We can easily replace:
fun … and termlist input = (term ++ a (Other ",") ++ termlist >> (fn (x,(_,xs)) => x::xs) || term >> (fn x => [x])) input
with
fun … and termlist input = (term ++ many (a (Other ",") ++ term >> snd) >> op::) input
This gives another improvement to the parser, which is now more efficient and slightly simpler.
The final result is:
fun atom input = (name ++ a (Other "(") ++ termlist ++ a (Other ")") >> (fn (f,(_,(a,_))) => Fn(f,a)) || name >> Var || numeral >> Const || a (Other "(") ++ term ++ a (Other ")") >> (fst o snd) || a (Other "-") ++ atom >> (fn (_,a) => Fn("-",[a]))) input and term input = precedence infixes atom input and termlist input = (term ++ many (a (Other ",") ++ term >> snd) >> op::) input
With care, this parsing method can be used effectively. It is a good illustration of the power of higher-order functions.

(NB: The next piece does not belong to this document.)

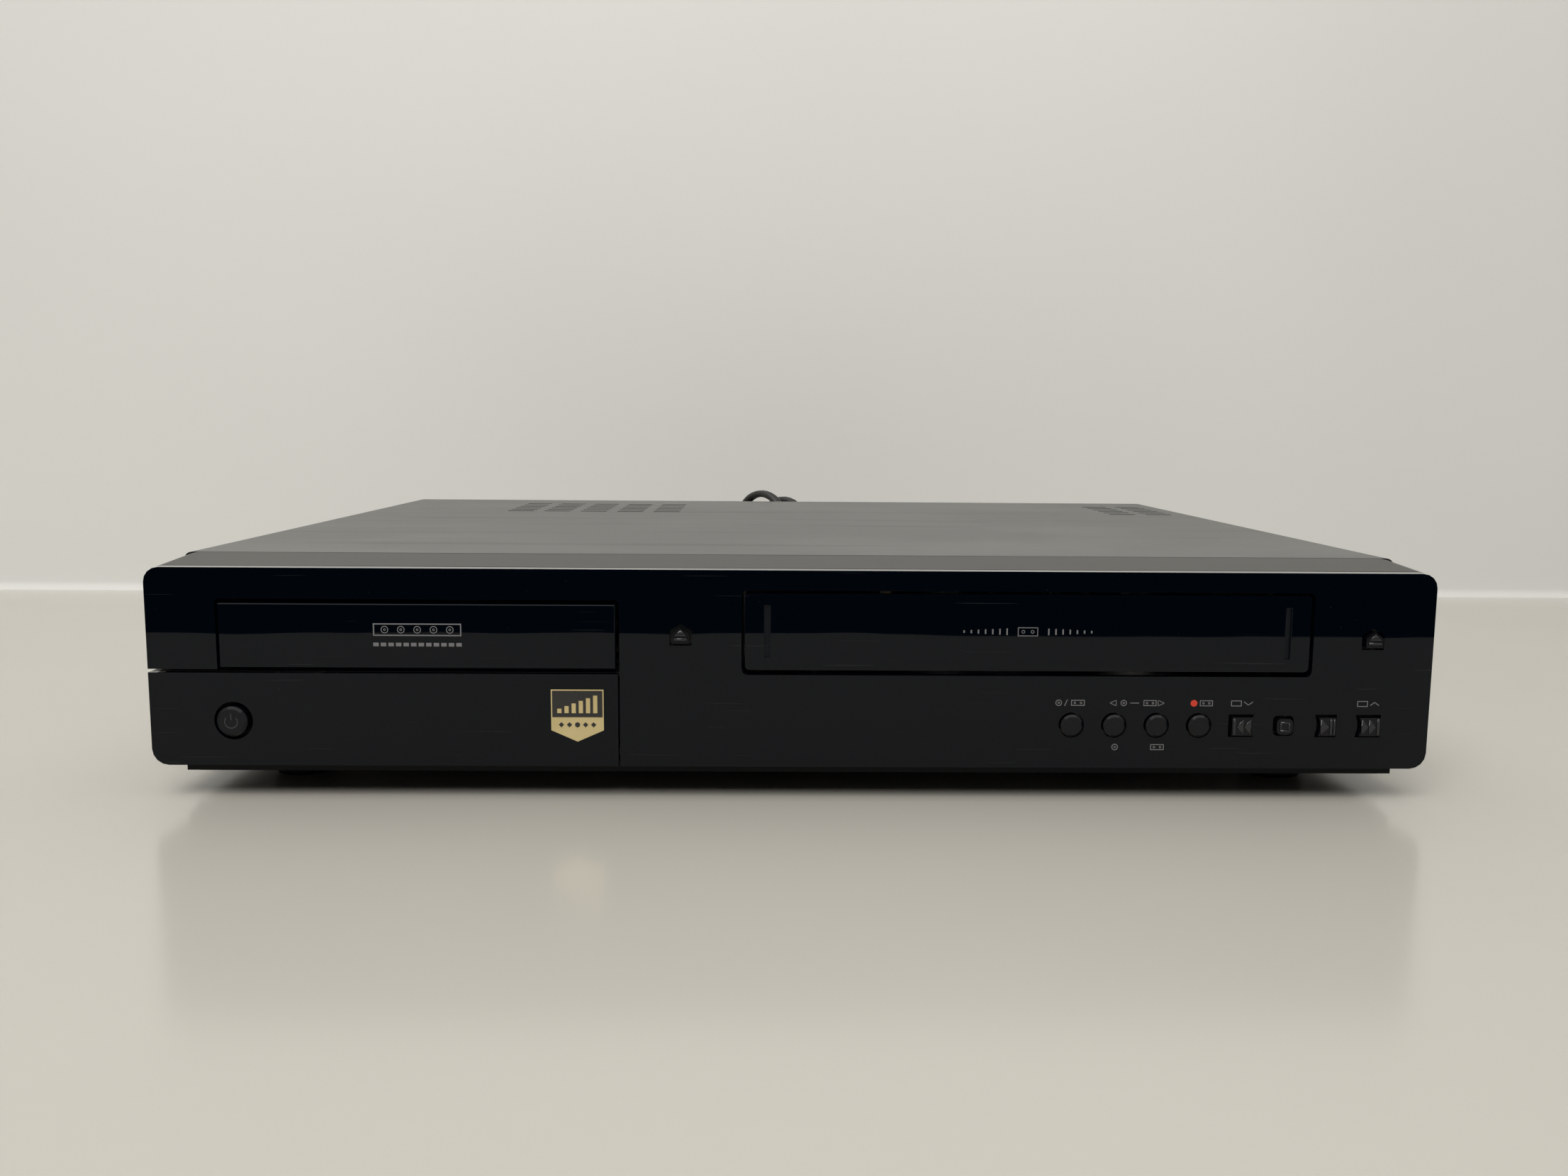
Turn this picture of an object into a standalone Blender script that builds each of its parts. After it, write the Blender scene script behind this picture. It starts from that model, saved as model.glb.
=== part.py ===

The code of such a parser is highly structured and similar to the grammar, therefore easy to modify.
However, it is not as efficient as LR parsers. ML-Yacc is capable of generating good LR parsers automatically.
Recursive descent also has trouble with left recursion. For example, if we had wanted to make the addition operator left-associative in our earlier grammar, we could have used:
term → term + mulexp | mulexp
The naive transcription into ML would loop indefinitely. However, we can often replace such constructs with explicit repetitions.